Edit: just found one new for $170.07 @ ECS. I was afraid it was going to be stupid expensive. Anyone got any other leads?


----------



## TTC2k5 (May 23, 2008)

disconnect hose going to alien (inside bumper directly in front of driver front wheel). and plug. I used a large bolt to plug mine. 

You may be able to access the hose buy just dropping the belly pan. I jacked mine up, pulled the wheel, disconnected about half of the screws that keep the wheel well liner in place, and then pulled the liner back for access.

to replace the alien, you most remove the bumper so you can get to the screws that connect the alien to the bumper.


----------



## warranty225cpe (Dec 3, 2008)

How often do you use yours? I scrapped mine a long time ago.


----------



## Marcus_Aurelius (Mar 1, 2012)

warranty225cpe said:


> How often do you use yours? I scrapped mine a long time ago.


These headlight thingies were actually functional??? I thought they were added gimmicks so the aspiring CEO could explain and justify to his peers at the country club why he picked an Audi over the standard and safe BMW! I was sooo mislead and want mine back! :laugh:


----------



## warranty225cpe (Dec 3, 2008)

Marcus_Aurelius said:


> These headlight thingies were actually functional??? I thought they were added gimmicks so the aspiring CEO could explain and justify to his peers at the country club why he picked an Audi over the standard and safe BMW! I was sooo mislead and want mine back! :laugh:


Haha, "over engineering" anyone. Unless I'm in a road rally, I have no use for squirting washer fluid on my headlights. And even then..


----------



## 20v master (May 7, 2009)

warranty225cpe said:


> Haha, "over engineering" anyone. Unless I'm in a road rally, I have no use for squirting washer fluid on my headlights. And even then..


It's a European thing, like the old Mercedes headlight mini wipers. It's also, stupid.


----------



## misternoob (Oct 25, 2009)

Marcus_Aurelius said:


> *These headlight thingies were actually functional??? *I thought they were added gimmicks so the aspiring CEO could explain and justify to his peers at the country club why he picked an Audi over the standard and safe BMW! I was sooo mislead and want mine back! :laugh:


So how do you use them? There i finally asked it...


----------



## toy4two2 (Feb 6, 2012)

this is a good warning to everyone who still has functioning aliens. Take them out and I can 100% garuntee the housing holding the nozzle is cracked, likely in more than one places. Its only a matter of time until the nozzle gets blown out. Mine did luckily I found a used set and pulled the nozzle out (also cracked lol) They pull right out, but use some silicone spray to help lube them and sit for 15 mins.

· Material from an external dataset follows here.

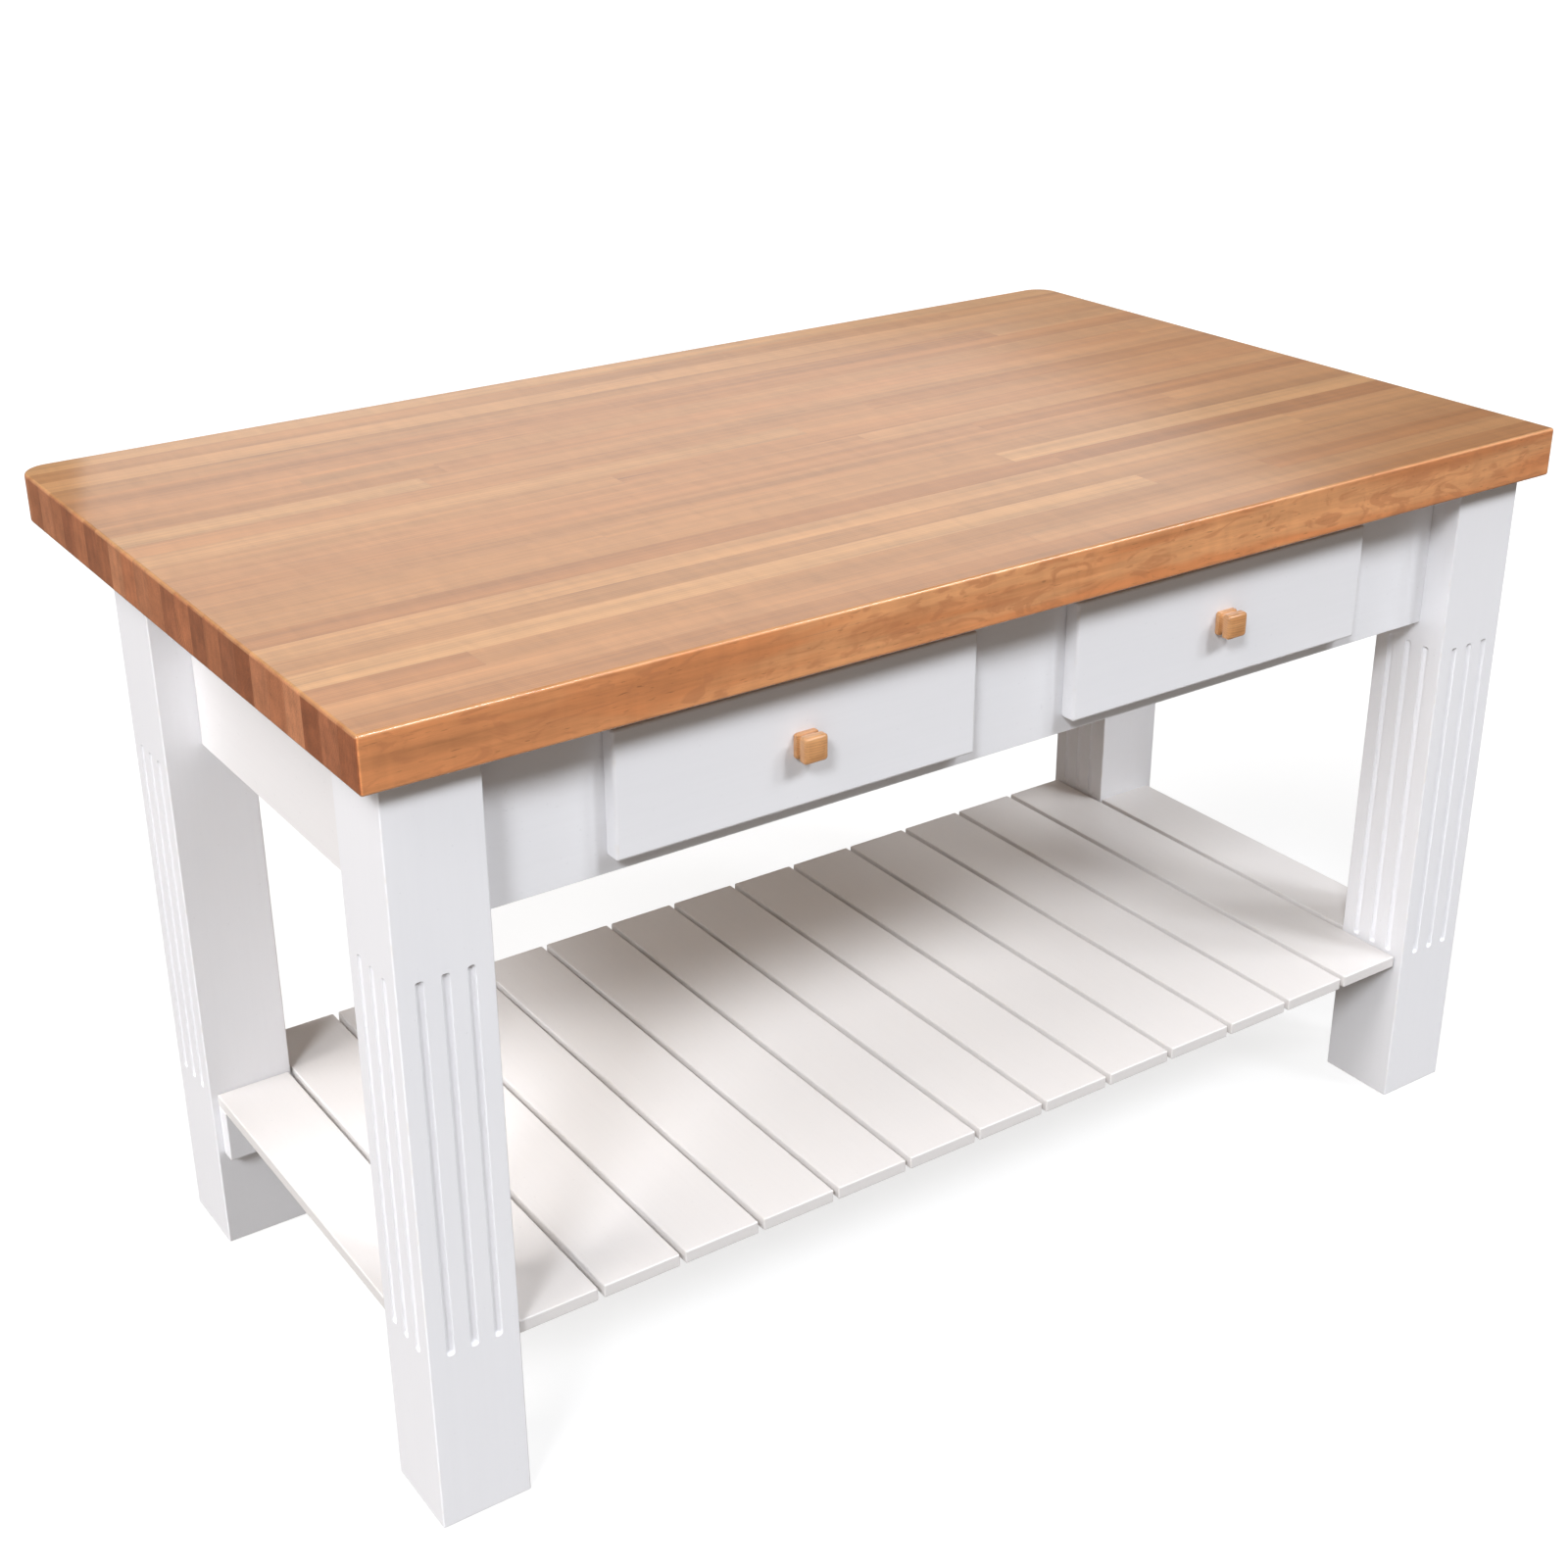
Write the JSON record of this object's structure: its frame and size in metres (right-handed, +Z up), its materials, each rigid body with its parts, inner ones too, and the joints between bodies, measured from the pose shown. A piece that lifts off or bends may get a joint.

If you still have your nozzles all intact, you need to mix up some expoxy and fill in all the cracks and also on the first gap in the nozzles, no water goes through you need to expoxy that "ring". I tapped expoxy on three spots inside that "ring" and also filled the cracks on the housing. 

Also, while out, pull the spring loaded aliens out and spray silicone lube all on the explosed plastic shaft, then let it retract back into the housing.

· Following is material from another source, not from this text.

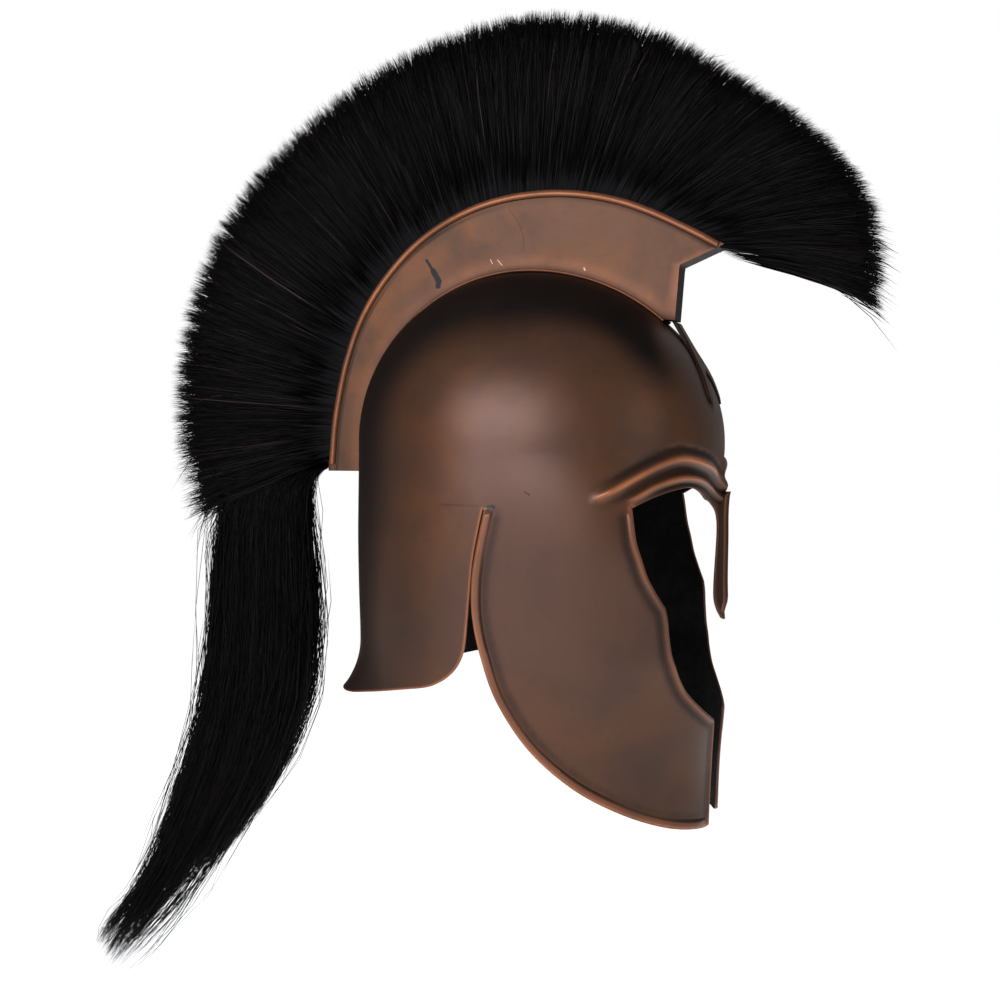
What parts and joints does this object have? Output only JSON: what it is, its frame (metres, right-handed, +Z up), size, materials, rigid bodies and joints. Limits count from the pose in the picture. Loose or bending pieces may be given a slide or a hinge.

Do the above and you won't be one of those sad souls with failing aliens.


----------



## lite1979 (Sep 9, 2005)

Mine worked until that darn nipple cracked off (leaving me with no winshield washer fluid). With your headlights on, use your squirters for more than 3 or 5 seconds (I forget which, and they should come out. I'd rather just delete them, though. I'm in need of a new bumper cover anyway. What's the best way to delete?


----------



## Boulderhead (Oct 21, 2012)

lite1979 said:


> I'd rather just delete them, though. I'm in need of a new bumper cover anyway. What's the best way to delete?


I deleted mine last night... Just remove the bumper, and you will see 5 screws on each side holding the aliens in the bumper. Unscrew each one, remove aliens....Done.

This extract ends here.